A breakdown of the Primary 4 maths exam paper:
A sample of a question in the exam is:
In a park, there are:
- 400 pigeons
- 150 more herons than pigeons
- 450 less owls than herons
- The number of owls
- The total number of all three birds in the bird park
Primary 5 exam papers closely mirror that of PSLE, thus giving students a chance to get a feel for the major exam. Questions are generally more complex and longer, with an increased focus inferential questions.
Up to this point, your child would have mainly learnt and relied on using the model method to solve fraction-based problems. However, unitary methods are required in Primary 5 as the problems posed often involve large numbers and complex intermediate steps.
Another difference is that longer word problems are introduced in Primary 5. These questions challenge your child’s reading comprehension capability and their ability to relate mathematical theories to hypothetical scenarios.
Furthermore, for the first time, your child will also be faced with 2 papers. In particular, parents should note that paper 2 permits the use of a calculator. As such, proficiency with its usage will be vital to your child’s confidence in tackling the exam.

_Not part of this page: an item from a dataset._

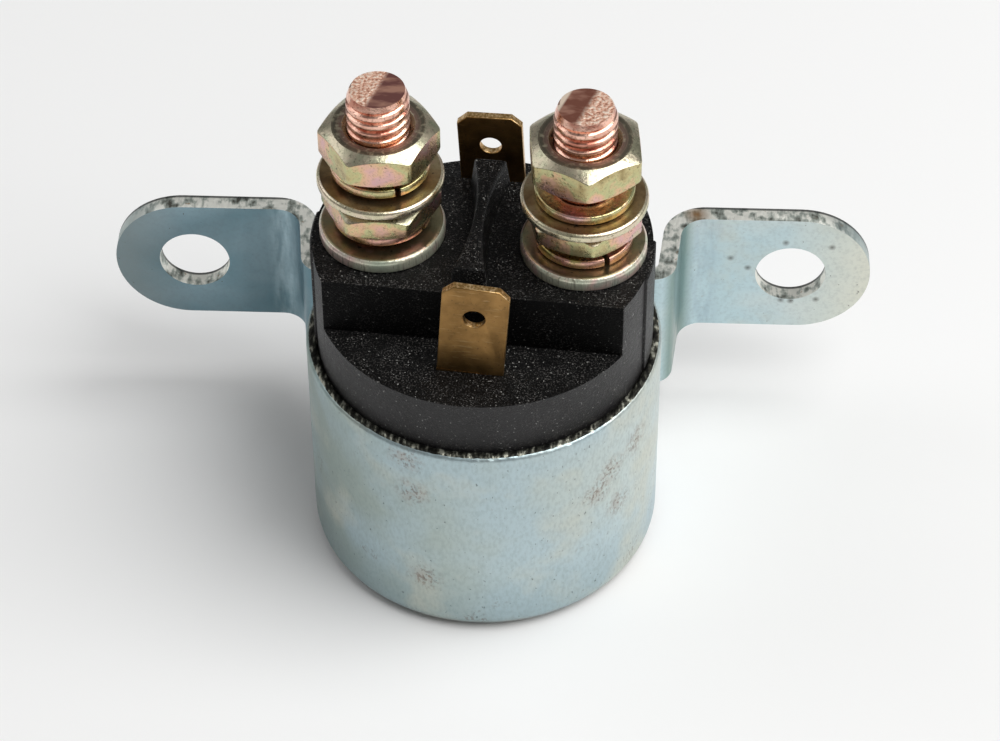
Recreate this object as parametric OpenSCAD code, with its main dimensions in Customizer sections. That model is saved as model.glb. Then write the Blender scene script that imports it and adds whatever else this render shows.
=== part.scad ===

Paper 1 and Paper 2 are 1 hour and 1 hour 30 minutes respectively.
A breakdown of the Primary 5 maths exam paper 1:
A breakdown of the Primary 5 maths exam paper 2:
A sample of a question in the exam is:
James saves some of his daily pocket money, placing 2 coins in his piggybank every day. He only saves 20-cent or 50-cent coins. Additionally, his father also places 1-dollar coins into the piggybank once per week. The total value of coins after 140 days was $115. How many 50-cent coins were in James’s piggybank?
As seen from this sample question, the questions asked in Primary 5 are indirect and require more thinking skills. For example, your child would not have been able to directly apply any concept at the start of the question. Instead, a comprehension of the problem and a step by step deconstruction of it is required.
Expected Drop in Marks
Many parents receive a shock when they first receive their child’s SA1 results. Many students experience a drop of around 10 marks or more on average. As such, you should not be alarmed if your child receives such results. Why is this the case?
As covered in the section above, your child needs time to adapt to the change in question difficulty and format. Moreover, you should bear in mind that these changes are prevalent across the board for all your child’s subjects. In most cases, your child should see a return to form during SA2.
5 Quick Tips to Help Your Child
Here are 5 quick tips for helping your child maximise his or her results during the Primary 5 mathematics exam:
- Expose them to problem solving early. Students need to be used to understanding word problems and be comfortable selecting the right concepts to apply to them.
- Get them comfortable using the calculator for Paper 2.
- Don’t let them become overly dependent on calculators as Paper 1 does not allow for its usage.
- Help bridge Primary 4 and Primary 5 topics by illustrating the connections between the two.
- Co-create a time management strategy for their exam
Finally, you should also strongly consider enrolling your child in primary 5 math tuition classes. The syllabus for primary school math has constantly changed over the years. New problem-solving methods have been introduced, leaving parents flustered at the requirements in the exams. Math tuition for Primary 5 would help your child to develop a better understanding of the various topics and build confidence for their exams.
Primary 5 Mathematics exams can be very challenging for your child as they transition into their final phase of primary school. Rather than risk their child falling behind in the build up to PSLE, parents can enroll their child in tuition to give them the extra boost that he or she needs.